To trigger the exclusionary rule, police conduct must be sufficiently deliberate that exclusion can meaningfully deter it, and sufficiently culpable that such deterrence is worth the price paid by the justice system. As laid out in our cases, the exclusionary rule serves to deter deliberate, reckless, or grossly negligent conduct, or in some circumstances recurring or systemic negligence. The error in this case does not rise to that level.
Wow. Is that a rule generally applicable to all motions to suppress? Must a defendant seeking to suppress evidence establish not only that a Fourth Amendment violation occurred and no categorical exception applies, but also that there was no "deliberate, reckless, or grossly negligent conduct"?

A lower court that wishes to be bold could certainly apply Herring this way. To do so would be no more violative of precedent that the state court decision affirmed in Roper v. Simmons, 543 U.S. 551 (2005). We could expect certiorari to be granted, and then we would find out if Herring really does have this sweeping scope.

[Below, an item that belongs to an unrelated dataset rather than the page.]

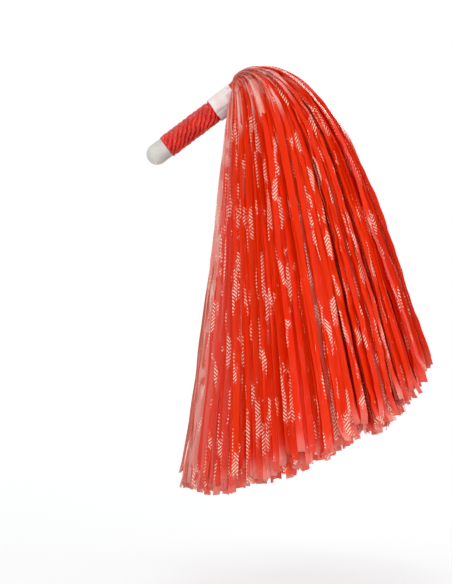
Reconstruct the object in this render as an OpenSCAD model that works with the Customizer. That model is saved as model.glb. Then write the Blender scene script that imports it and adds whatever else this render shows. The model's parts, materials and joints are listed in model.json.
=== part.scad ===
// Cheer pom pom: a short white stick with a domed end cap, wound with red film where the hand
// holds it. Two fringed sheets of film are rolled round its head and taped down. Their
// streamers stand up as a crown, arch over, and hang as a skirt of tufts that swing outwards.
// Millimetres, +Z up. The origin is the middle of the grip, on the handle's axis.

/* [Handle] */
// Slope of the handle above the horizontal, in degrees
handle_tilt = 37; // [30:1:42]
// Outer diameter of the plastic tube
tube_d = 18; // [15:0.5:24]
// Wall of the plastic tube
tube_wall = 1.5; // [1:0.1:2.5]
// Length of the film-wound grip, from the cap to the head
grip_length = 54; // [44:1:80]
// Thickness of the film wound on the grip
grip_film = 0.95; // [0.5:0.05:1.5]

/* [End cap and head plug] */
// Length of the white domed cap beyond the grip
cap_length = 20; // [16:0.5:30]
// How far the cap stands inside the wound grip's surface, all round
cap_step = 0.3; // [0.1:0.05:0.5]
// Wall of the cap and of the head plug
plug_wall = 1.5; // [1:0.1:2.5]
// Depth of both spigots inside the tube
spigot_length = 10; // [6:0.5:16]
// Thickness of the head plug's flange
plug_flange = 2; // [1:0.25:4]

/* [Head] */
// Length of the rolled headers of the fringed sheets
header_length = 26; // [20:1:34]
// Thickness of each rolled header
header_film = 0.7; // [0.5:0.05:1.5]
// Width of the wide tape band
band_width = 20; // [12:0.5:24]
// Width of the narrow tape strip near the head's end
strip_width = 8; // [4:0.5:12]
// Thickness of one turn of tape
tape_film = 0.3; // [0.2:0.05:0.5]
// Bare header between the tape and each end of the head
tape_margin = 1; // [0.5:0.25:3]

/* [Fringe] */
// Length of a streamer, from the head to its cut end
streamer_length = 365; // [280:5:420]
// Number of tufts round the skirt, in each of its two layers
sectors = 12; // [8:1:16]
// Half of the arc that the skirt fills; the handle comes out of what is left
skirt_half_arc = 131; // [110:1:134]
// Arc length over which the outermost streamers bend down on the far side
far_bend = 52; // [40:1:65]
// Arc length over which the outermost streamers bend down beside the handle
near_bend = 11; // [9:0.5:15]
// Arc length over which a streamer in the middle of the skirt would bend down
inner_bend = 7; // [6:0.5:10]
// Outward lean of the outermost streamers on the far side, in degrees
far_lean = 18.3; // [12:0.1:22]
// Outward lean of the outermost streamers beside the handle, in degrees
near_lean = 7.5; // [4:0.1:10]
// Outward lean of a streamer in the middle of the skirt, in degrees
inner_lean = -1; // [-1.5:0.1:1]
// Slope at which the outermost streamers leave the head, in degrees
outer_rise = 66; // [55:1:75]
// Slope at which a streamer in the middle of the skirt would leave the head, in degrees
inner_rise = 10; // [0:1:25]
// Share by which the tufts beside the handle spread round it towards the hem
spread = 0.25; // [0:0.01:0.27]
// Depth of the innermost tufts, as a share of the way out from the skirt's hollow core
core_depth = 0.4; // [0.3:0.01:0.5]
// Depth at which the two layers of tufts meet
middle_depth = 0.68; // [0.62:0.01:0.76]

/* [Clearances] */
// Radial clearance between pieces that fit into or round each other
fit_gap = 0.05; // [0.02:0.01:0.1]
// Gap between the head and the crown, and between the crown and the tufts
seat_gap = 0.4; // [0.2:0.05:0.6]
// Gap between neighbouring tufts, in degrees round the skirt
sector_gap = 1.2; // [0.8:0.1:2]
// Gap between the two layers, as a share of the skirt's depth
layer_gap = 0.05; // [0.03:0.01:0.08]

/* [Hidden] */
white = "whitesmoke";
film_red = "red";
tube_r = tube_d / 2;
bore_r = tube_r - tube_wall;
spigot_r = bore_r - fit_gap;
grip_r = tube_r + fit_gap + grip_film;
cap_r = grip_r - cap_step;

// Stations along the handle's axis, counted from the middle of the grip.
grip_start = -grip_length / 2;
grip_end = grip_length / 2;
head_end = grip_end + header_length;

// Each wound layer starts one fit_gap outside the one below it.
inner_header_r = tube_r + fit_gap;
outer_header_r = inner_header_r + header_film + fit_gap;
band_r = outer_header_r + header_film + fit_gap;
strip_r = band_r + tape_film + fit_gap;

// The streamers leave the head within this radius.
root_r = outer_header_r + header_film / 2;
root_arc = 80;       // half of the head's rim that the skirt's half arc is spread over, in degrees
hang = -90;          // slope of a streamer that hangs straight down
lean_power = 1.5;    // how fast bend and lean fall off from the far side to the handle
cut_bends = 1.3;     // bend lengths from the head to where crown gives way to tuft
cut_share = 0.4;     // how far every layer's cut follows the outermost streamers' cut
crown_rings = 10;
tuft_rings = 14;
ring_power = 1.5;    // closes up the rings near the crown, where the streamers bend most
steps_per_sector = 2;

handle_axis = [cos(handle_tilt), 0, sin(handle_tilt)];
head_up = [-sin(handle_tilt), 0, cos(handle_tilt)];
crown_base = (head_end + seat_gap) * handle_axis;

layers = ["inner", "outer"];
function two_digits(i) = i < 10 ? str("0", i) : str(i);
function tuft_name(layer, i) = str(layers[layer], "_tuft_", two_digits(i + 1));
function crown_name(layer) = str(layers[layer], "_crown");

// A streamer is named by the direction that it falls in (turn, in degrees, 0 away from the
// handle) and its depth in the skirt (0 in the middle, 1 outermost).
function mix(a, b, share) = a + (b - a) * share;
function far_share(turn) = pow((1 + cos(turn)) / 2, lean_power);
function outer_bend(turn) = mix(near_bend, far_bend, far_share(turn));
function bend(turn, depth) = mix(inner_bend, outer_bend(turn), depth);
function lean(turn, depth) = mix(inner_lean, mix(near_lean, far_lean, far_share(turn)), depth);
function rise(depth) = mix(inner_rise, outer_rise, depth);

// Slope of the streamer at arc length s, and the direction that it has turned to by then.
function slope(turn, depth, s) =
    let (end = hang + lean(turn, depth))
    end + (rise(depth) - end) * exp(-s / bend(turn, depth));
function heading(turn, s) =
    turn * (1 + spread * pow(turn / skirt_half_arc, 2) * s / streamer_length);
function step(turn, depth, s) =
    let (up = slope(turn, depth, s), round = heading(turn, s))
    [cos(up) * cos(round), cos(up) * sin(round), sin(up)];

// Where the streamer leaves the head's end face.
function root(turn, depth) =
    let (round = turn * root_arc / skirt_half_arc,
         height = 2 * (depth - core_depth) / (1 - core_depth) - 1)
    crown_base + root_r * (height * cos(round) * head_up + [0, sin(round), 0]);

// Arc length at which the crown ends and the tuft begins.
function cut(turn, depth) =
    cut_bends * mix(bend(turn, depth), outer_bend(turn), cut_share);

// Arc lengths of the rings of a crown and of a tuft, and of the whole streamer.
function crown_stations(turn, depth) =
    [for (k = [0 : crown_rings]) cut(turn, depth) * k / crown_rings];
function tuft_stations(turn, depth) =
    let (start = cut(turn, depth) + seat_gap)
    [for (k = [0 : tuft_rings])
        mix(start, streamer_length, pow(k / tuft_rings, ring_power))];

// The streamer's points at those arc lengths, from the head to the cut end.
function streamer(turn, depth) =
    let (s = concat(crown_stations(turn, depth), tuft_stations(turn, depth)))
    [for (i = 0, p = root(turn, depth);
          i < len(s);
          p = i + 1 < len(s)
              ? p + (s[i + 1] - s[i]) * step(turn, depth, (s[i] + s[i + 1]) / 2)
              : p,
          i = i + 1) p];

// The closed solid that the streamers fill between two turns and two depths, from ring
// first to ring last of the streamers' points.
module streamer_block(turns, inner_depth, outer_depth, first, last) {
    n = len(turns);
    inside = [for (t = turns) streamer(t, inner_depth)];
    outside = [for (t = turns) streamer(t, outer_depth)];
    ring_size = 2 * n;
    rings = last - first;
    points = [for (k = [first : last])
        each concat([for (j = [0 : n - 1]) inside[j][k]],
                    [for (j = [n - 1 : -1 : 0]) outside[j][k]])];
    sides = [for (k = [0 : rings - 1], j = [0 : ring_size - 1])
        let (a = k * ring_size + j, b = k * ring_size + (j + 1) % ring_size)
        each [[a, a + ring_size, b + ring_size], [a, b + ring_size, b]]];
    top = [for (j = [0 : n - 2])
        each [[j, j + 1, ring_size - 2 - j], [j, ring_size - 2 - j, ring_size - 1 - j]]];
    bottom = [for (f = top) [for (v = [f[2], f[1], f[0]]) v + rings * ring_size]];
    polyhedron(points = points, faces = concat(sides, top, bottom));
}

function sector_edge(i) = skirt_half_arc * (2 * i / sectors - 1);
function evenly(a, b, steps) = [for (k = [0 : steps]) mix(a, b, k / steps)];
function layer_depths(layer) =
    layer == 0 ? [core_depth, middle_depth - layer_gap / 2]
               : [middle_depth + layer_gap / 2, 1];

// The part of one layer's streamers that stands on the head and arches over.
module crown(layer) {
    depths = layer_depths(layer);
    turns = evenly(sector_edge(0) + sector_gap / 2, sector_edge(sectors) - sector_gap / 2,
                   sectors * steps_per_sector);
    color(film_red) streamer_block(turns, depths[0], depths[1], 0, crown_rings);
}

// One tuft of a layer: the streamers of one sector, from the crown down to their cut ends.
module tuft(layer, i) {
    depths = layer_depths(layer);
    turns = evenly(sector_edge(i) + sector_gap / 2, sector_edge(i + 1) - sector_gap / 2,
                   steps_per_sector);
    color(film_red)
        streamer_block(turns, depths[0], depths[1], crown_rings + 1, crown_rings + 1 + tuft_rings);
}

module along_handle(station) {
    rotate([0, 90 - handle_tilt, 0]) translate([0, 0, station]) children();
}

// A sleeve of wound film or tape on the handle's axis.
module sleeve(inner_r, film, start, end) {
    along_handle(start) difference() {
        cylinder(r = inner_r + film, h = end - start, $fn = 96);
        translate([0, 0, -1]) cylinder(r = inner_r, h = end - start + 2, $fn = 96);
    }
}

module handle_tube() {
    color(white) sleeve(bore_r, tube_wall, grip_start, head_end - plug_flange);
}

// The domed end: a hollow cap with a spigot that is pressed into the tube.
module end_cap() {
    dome_centre = cap_r - cap_length;
    hollow_r = spigot_r - plug_wall;
    color(white) along_handle(grip_start) difference() {
        union() {
            translate([0, 0, dome_centre]) sphere(r = cap_r, $fn = 96);
            translate([0, 0, dome_centre]) cylinder(r = cap_r, h = -dome_centre, $fn = 96);
            cylinder(r = spigot_r, h = spigot_length, $fn = 96);
        }
        translate([0, 0, dome_centre]) sphere(r = hollow_r, $fn = 96);
        translate([0, 0, dome_centre])
            cylinder(r = hollow_r, h = spigot_length - dome_centre + 1, $fn = 96);
    }
}

// Closes the tube under the crown: a flange on the tube's end and a hollow spigot inside it.
module head_plug() {
    color(white) along_handle(head_end - plug_flange) difference() {
        union() {
            cylinder(r = tube_r, h = plug_flange, $fn = 96);
            translate([0, 0, -spigot_length]) cylinder(r = spigot_r, h = spigot_length, $fn = 96);
        }
        translate([0, 0, -spigot_length - 1])
            cylinder(r = spigot_r - plug_wall, h = spigot_length + 1, $fn = 96);
    }
}

module grip_film_wrap() {
    color(film_red) sleeve(tube_r + fit_gap, grip_film, grip_start, grip_end);
}

module inner_header() {
    color(film_red) sleeve(inner_header_r, header_film, grip_end, head_end);
}

module outer_header() {
    color(film_red) sleeve(outer_header_r, header_film, grip_end, head_end);
}

module tape_band() {
    start = grip_end + tape_margin;
    color(white) sleeve(band_r, tape_film, start, start + band_width);
}

module tape_strip() {
    end = head_end - tape_margin;
    color(white) sleeve(strip_r, tape_film, end - strip_width, end);
}

handle_tube();
end_cap();
head_plug();
grip_film_wrap();
inner_header();
outer_header();
tape_band();
tape_strip();
for (layer = [0, 1]) {
    crown(layer);
    for (i = [0 : sectors - 1]) {
        tuft(layer, i);
    }
}
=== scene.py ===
"""Looks of the cheer pom pom: embossed film streamers, wound grip film, tape and end cap."""

import json
import math

import bmesh
import bpy
import numpy as np
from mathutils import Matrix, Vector, noise

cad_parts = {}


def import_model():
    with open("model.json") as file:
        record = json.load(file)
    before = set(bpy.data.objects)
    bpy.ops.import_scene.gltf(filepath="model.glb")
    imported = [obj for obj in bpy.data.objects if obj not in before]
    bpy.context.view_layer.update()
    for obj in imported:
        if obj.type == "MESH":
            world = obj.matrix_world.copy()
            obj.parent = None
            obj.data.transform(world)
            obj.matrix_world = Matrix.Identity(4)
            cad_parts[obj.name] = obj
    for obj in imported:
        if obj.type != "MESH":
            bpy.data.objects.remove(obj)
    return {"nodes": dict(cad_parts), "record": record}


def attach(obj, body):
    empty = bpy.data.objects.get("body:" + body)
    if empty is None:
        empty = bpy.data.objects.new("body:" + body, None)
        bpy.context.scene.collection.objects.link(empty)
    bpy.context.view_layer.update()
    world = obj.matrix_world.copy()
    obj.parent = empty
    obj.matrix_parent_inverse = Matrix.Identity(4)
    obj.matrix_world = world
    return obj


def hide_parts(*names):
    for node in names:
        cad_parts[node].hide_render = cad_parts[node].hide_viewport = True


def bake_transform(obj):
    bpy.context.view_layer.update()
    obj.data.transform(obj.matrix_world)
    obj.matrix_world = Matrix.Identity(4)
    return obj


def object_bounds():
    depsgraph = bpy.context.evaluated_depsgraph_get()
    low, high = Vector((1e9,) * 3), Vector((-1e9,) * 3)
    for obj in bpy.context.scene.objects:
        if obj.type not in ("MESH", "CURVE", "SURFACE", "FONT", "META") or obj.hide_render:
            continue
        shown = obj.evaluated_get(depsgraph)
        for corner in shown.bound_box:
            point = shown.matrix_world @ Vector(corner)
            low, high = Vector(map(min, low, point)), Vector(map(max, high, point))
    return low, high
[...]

But if the exclusionary rule only applies to egregious violations, why not just get rid of Mapp altogether? The standard rationale for the exclusionary rule is that civil remedies are not available due to the immunity doctrine. But the immunity doctrine is only qualified immunity; it does not cover egregious violations. This is the reason that I think Herring may be setting the stage for the Holy Grail -- overruling Mapp v. Ohio.

I'll add a few notes on the dissent. Tom Goldstein thinks that Justice Ginsburg's dissent is too restrained and does not see the implications of the majority. I disagree. Restraint is Justice Ginsburg's style, and it is an effective style. Her dissent is one of the best defenses of the exclusionary rule I have seen. I don't agree with it, but I know a good piece of work when I see one.

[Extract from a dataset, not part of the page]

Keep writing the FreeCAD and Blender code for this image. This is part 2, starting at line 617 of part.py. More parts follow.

In its own way, the dissent is as sharp a break with precedent, at least recent and semi-recent precedent, as the majority. She reasserts the reasons for the rule other than deterrence, reasons the Court discarded decades ago. She worries that Herring has no other remedy, apparently unconcerned that in a great many exclusionary rule cases the remedy of getting away with a crime (even murder) is grossly disproportionate to the offense. She reasserts the long discarded rationale that the judiciary is somehow tainted by receiving reliable evidence in a search for the truth without questioning how it was obtained. This is a four-justice dissent, meaning that one short of a majority is willing to reassert reasons for the exclusionary rule that the Court has rejected in deciding a long string of precedents.

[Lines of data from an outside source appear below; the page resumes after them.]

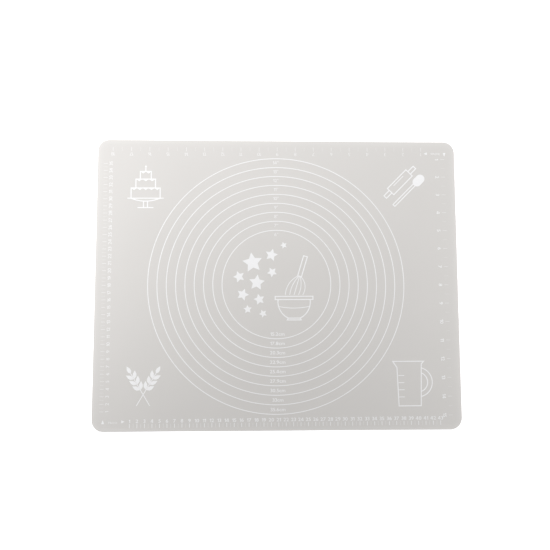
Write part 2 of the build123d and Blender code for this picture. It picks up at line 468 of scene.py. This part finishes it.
def sheet_mesh():
    """The sheet as one closed surface: two faces and the rounded edge between them.

    A face is a grid. Its rows run across the sheet from side to side, and each row is as long as
    the outline with round corners is wide there. The edge is a profile of two quarter circles,
    carried round the face's rim along the outline's outward direction.
    """
    sheet = settings().sheet
    rounding = sheet.edge_rounding
    half_x = sheet_length / 2 - rounding
    half_y = sheet_width / 2 - rounding
    radius = sheet.corner_radius - rounding
    straight = half_y - radius

    row_steps = round(2 * straight / sheet.grid_pitch)
    column_steps = round(2 * half_x / sheet.grid_pitch)
    corner_rows = straight + radius * np.sin(np.linspace(0, math.pi / 2, corner_steps + 1))
    middle_rows = np.linspace(-straight, straight, row_steps + 1)[1:-1]
    rows = np.concatenate([-corner_rows[::-1], middle_rows, corner_rows])
    shares = np.linspace(-1, 1, column_steps + 1)
    side_share = 1 - 2 * rounding / half_x
    shares = np.concatenate([[-1, -side_share], shares[1:-1], [side_share, 1]])
    past_straight = np.maximum(np.abs(rows) - straight, 0)
    widths = half_x - radius + np.sqrt(np.maximum(radius**2 - past_straight**2, 0))
    face_x = widths[:, None] * shares[None, :]
    face_y = np.repeat(rows[:, None], len(shares), axis=1)

    numbers = np.arange(face_x.size).reshape(face_x.shape)
    rim = np.concatenate([numbers[0, :-1], numbers[:-1, -1], numbers[-1, :0:-1], numbers[:0:-1, 0]])
    rim_x = face_x.ravel()[rim]
    rim_y = face_y.ravel()[rim]
    out_x = np.maximum(np.abs(rim_x) - (half_x - radius), 0)
    out_y = np.maximum(np.abs(rim_y) - (half_y - radius), 0)
    length = np.hypot(out_x, out_y)
    out_x = np.sign(rim_x) * out_x / length
    out_y = np.sign(rim_y) * out_y / length

    arc = np.linspace(0, math.pi / 2, edge_points)
    outs = rounding * np.concatenate([np.sin(arc)[1:], np.cos(arc)[:-1]])
    upper_arc = sheet_thickness - rounding + rounding * np.cos(arc)[1:]
    lower_arc = rounding - rounding * np.sin(arc)[:-1]
    ups = np.concatenate([upper_arc, lower_arc])
    edge_x = rim_x[None, :] + out_x[None, :] * outs[:, None]
    edge_y = rim_y[None, :] + out_y[None, :] * outs[:, None]
    edge_z = np.repeat(ups[:, None], len(rim), axis=1)

    face_z = np.zeros(face_x.size)
    x = np.concatenate([face_x.ravel(), face_x.ravel(), edge_x.ravel()])
    y = np.concatenate([face_y.ravel(), face_y.ravel(), edge_y.ravel()])
    z = np.concatenate([face_z + sheet_thickness, face_z, edge_z.ravel()])
    points = np.column_stack([x, y, z + lift_of(x, y)])

    edge_numbers = 2 * numbers.size + np.arange(edge_x.size).reshape(edge_x.shape)
    edge_rows = np.vstack([rim, edge_numbers, rim + numbers.size])
    edge_rows = np.column_stack([edge_rows, edge_rows[:, 0]])
    faces = np.vstack([quads(numbers), quads(numbers[:, ::-1] + numbers.size), quads(edge_rows[::-1])])
    mesh = mesh_from("silicone_sheet", points, faces)
    inset = mesh.attributes.new("edge_inset", "FLOAT", "POINT")
    inset.data.foreach_set("value", np.maximum(inset_from_edge(x, y), 0).astype(np.float32))
    return mesh


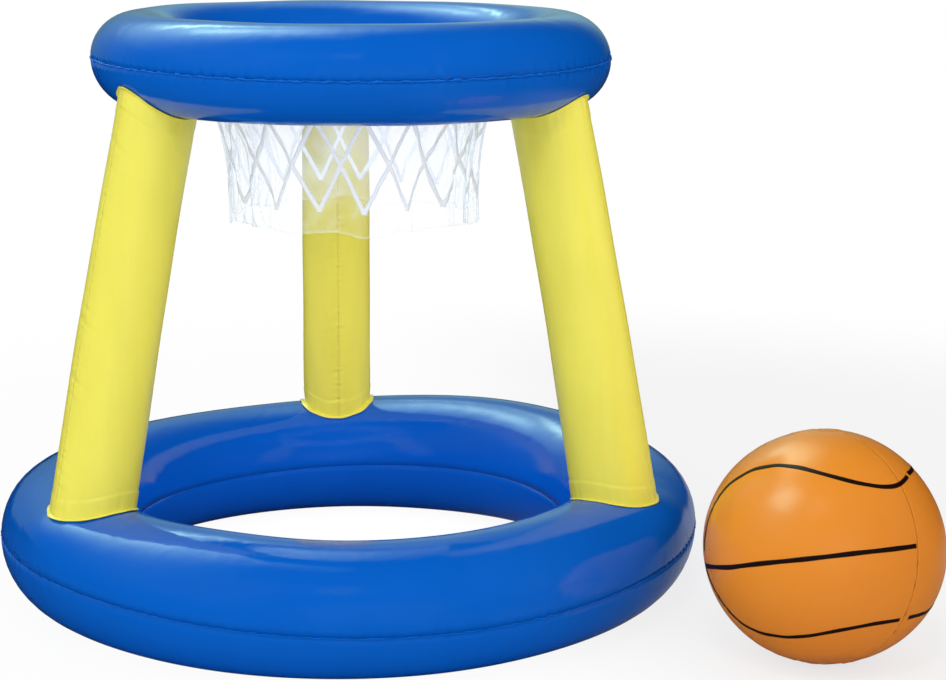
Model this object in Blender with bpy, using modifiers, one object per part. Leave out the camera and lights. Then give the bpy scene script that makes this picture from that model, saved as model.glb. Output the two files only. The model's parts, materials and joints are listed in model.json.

So, we have potentially revolutionary propositions on both sides and a razor-thin division between them. The jurisprudence of the Fourth Amendment could break sharply in either direction in the not-too-distant future.

* For this purpose, the "facts" of Mapp are the ones stated in the opinion. Whether the Mapp Court's statement of the facts was accurate is disputed, but that dispute is for historians. The precedent set by a case is based on the facts as the opinion states them, even if they are fiction.


I have a good deal of sympathy (though not necessarily support) for the exclusionary rule. I have a huge problem with its imposition by the judiciary.

As for the "judicial system is tainted" rationale, that seems highly problematic when we're talking about the judicial systems of sovereign states. The federal courts don't have some mandate to monitor the purity of state judicial systems.

The dissent seems to at least raise the possibility that the search was tainted as the investigating officer had an identifiable animus towards the petitioner; it is not so far fetched to believe that collusion among local enforcement agencies is at least a possibility. Therefore the "Bright Line" standard of Police vs Judicial or Legislative error as advocated by Justices's Breyer and Souter should set the standard for exclusionary rulings.